In the first study, Russell and his team sought to test whether women have greater trust in gay men's romantic advice, and whether increased trust is specific to mating situations. The investigators ran an online experiment in which straight women were presented with one of three fictitious social media profiles, in which the target's gender and orientation was clearly identified: straight female, straight male, or gay male. After viewing the bogus profile, they were asked to imagine receiving either romantic advice or career advice from this person. What did the results reveal? Straight women trusted a gay man's romantic advice more than the same advice provided by straight men or women. However, they did not put more trust in gay men than straight people when it came to career advice.
In the second study, Russell and his team wanted to see if in romantic contexts, which have the potential for women to experience mating competition with other women or deception by straight men, straight women would perceive information provided from a gay man to be more sincere than the same information provided by a straight man or woman. Again, the underlying thinking is that because gay men don't have ulterior mating motives, women can trust gay men's advice to be impartial.
In order to test this hypothesis, straight women were presented with 12 scenarios involving potential deception. Six were related to sexual exploitation, such as: ‘‘Imagine that the party is coming to a close, and you are quite tipsy. You are thinking about calling a taxi to take you home.When you say goodbye to [the target],he tells you: Don’t worry— I will walk you to my place that’s down the street. I will let you sleep there.’’ The other six scenarios invoked deception relating to mating competition, in which the information that the target provided to the receiver could wreck their chances of attracting a desirable mate. For example, one of these scenarios read:‘‘Imagine that [the target] approaches the attractive man that you’ve had your eyes on. [The target] comes back to tell you about their conversation with the man and says: I pointed you out to him, but he didn’t seem interested. Darn… ’’ The women were shown the same bogus profiles from Study 1, indicating that the advice was coming from straight female, straight male, or gay male. The results were striking. Russell and his collaborators found that, indeed, straight women found advice coming from gay men in these scenarios to be more sincere.
In the third study, the investigators wanted to see if the trust women have in gay men's romantic advice would be heightened in situations where mating competition is especially stiff. To this end, they presented straight women with five vignettes depicting scenarios in which two targets — a straight woman or a gay man — advised the participant about romantic situations. For example, one scenario unfolded:‘‘Imagine that you see a really attractive man in the corner of the room,and you want to go introduce yourself. However, you ate some spinach dip earlier, and you are worried some of it might be stuck in your teeth. How likely would you be to trust [the straight female target’s name] to tell you that you have something stuck in your teeth before you go to talk to this man?… How likely would you be to trust [the gay male target’s name] to tell you that you have something stuck in your teeth?’’ As expected, in romantic contexts women had greater trust in gay men than in straight women.

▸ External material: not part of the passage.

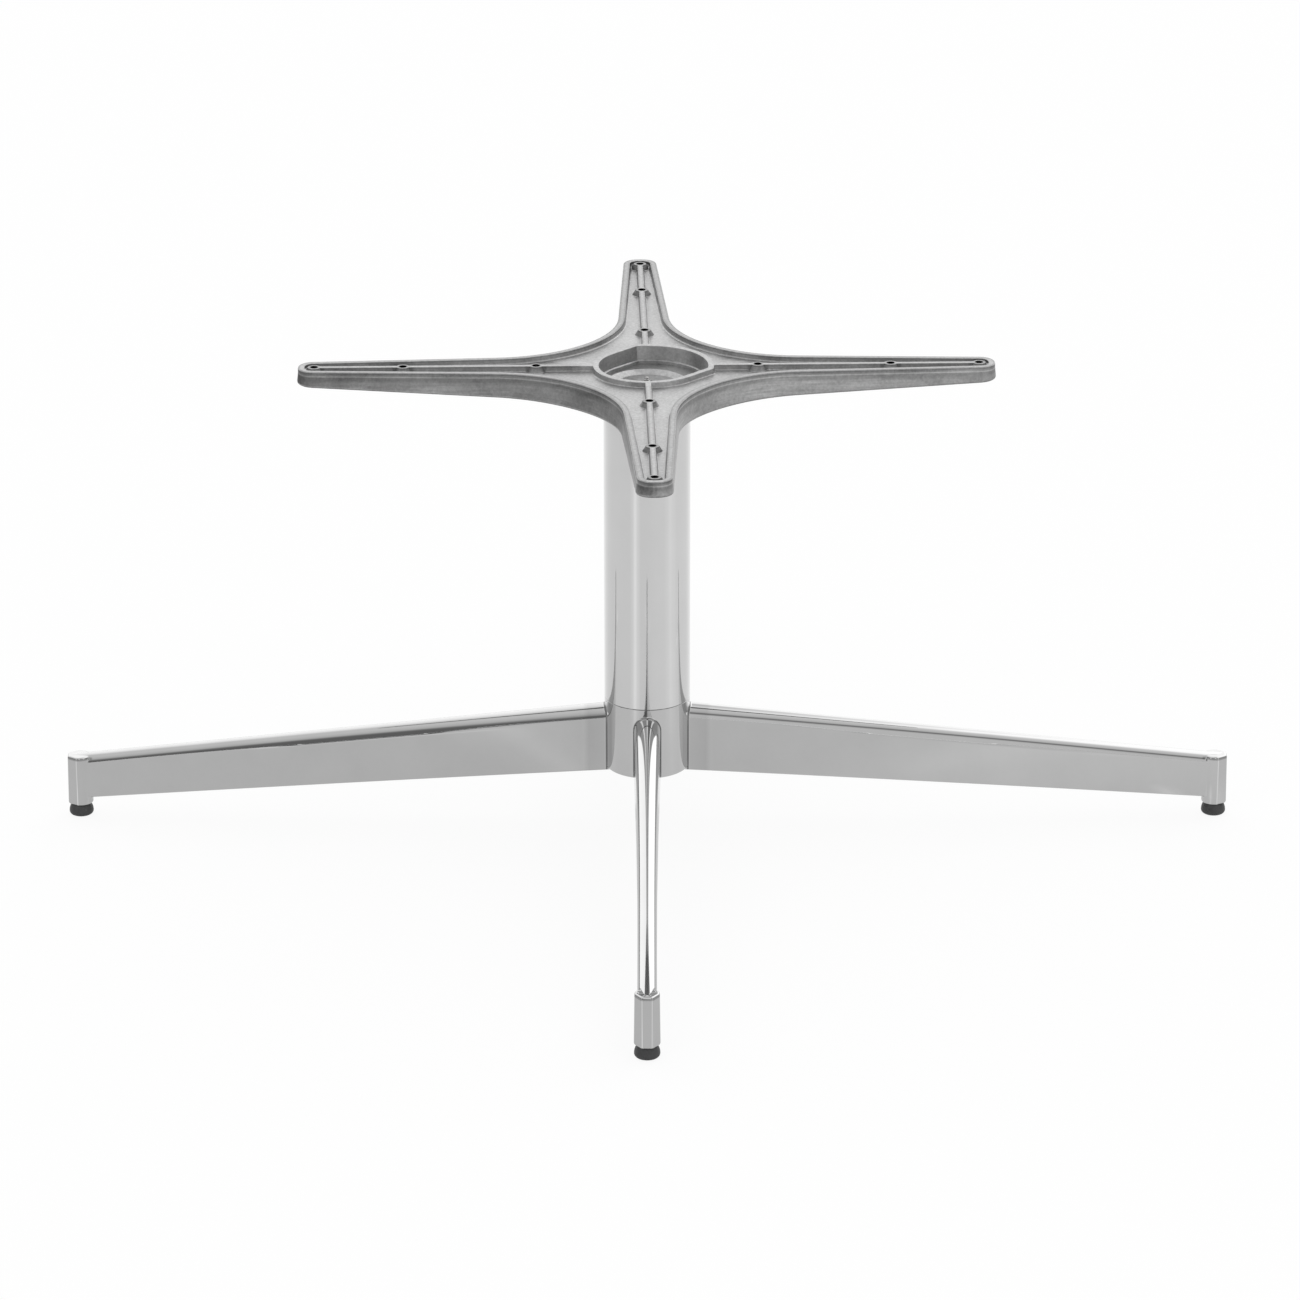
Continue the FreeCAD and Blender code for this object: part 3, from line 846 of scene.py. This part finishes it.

In the fourth study, Russell and his team wanted to see whether straight women’s perceptions of mating competition encouraged them to befriend gay men. They predicted that women who saw mating contexts in more competitive terms would be more likely to make friends with gay males. In this experiment, straight women answered a questionnaire that assessed how they viewed mating competition. For example, one item stated: ‘‘I think women have to worry about competing with other women to find a decent guy.’’ The participants also answered a questionnaire that inquired about their openness to having friends of different genders and sexual orientations. Specifically, the female participants in this study were asked how open they would be to making new friends with straight women, straight men, gay men, and lesbian women.
In keeping with predictions, Russell and his team found that women who perceived greater competition with other women for mates were also more open to making gay male friends. Of note, the results also demonstrated that when straight women perceived intense rivalry with other women for mates, they were not more open to making friends with straight women, straight men, or lesbian women.
Taken together, these studies lend strong support for the contention put forth by Russell and his colleagues that straight women have greater trust in and desire to be friends with gay men because they lack romantic interest in them. They also acknowledge the limitations of these studies and that further research would help to further clarify the nature of the special and unique friendship shared by straight women and gay men. Meanwhile, Happy Galentine's Day to all!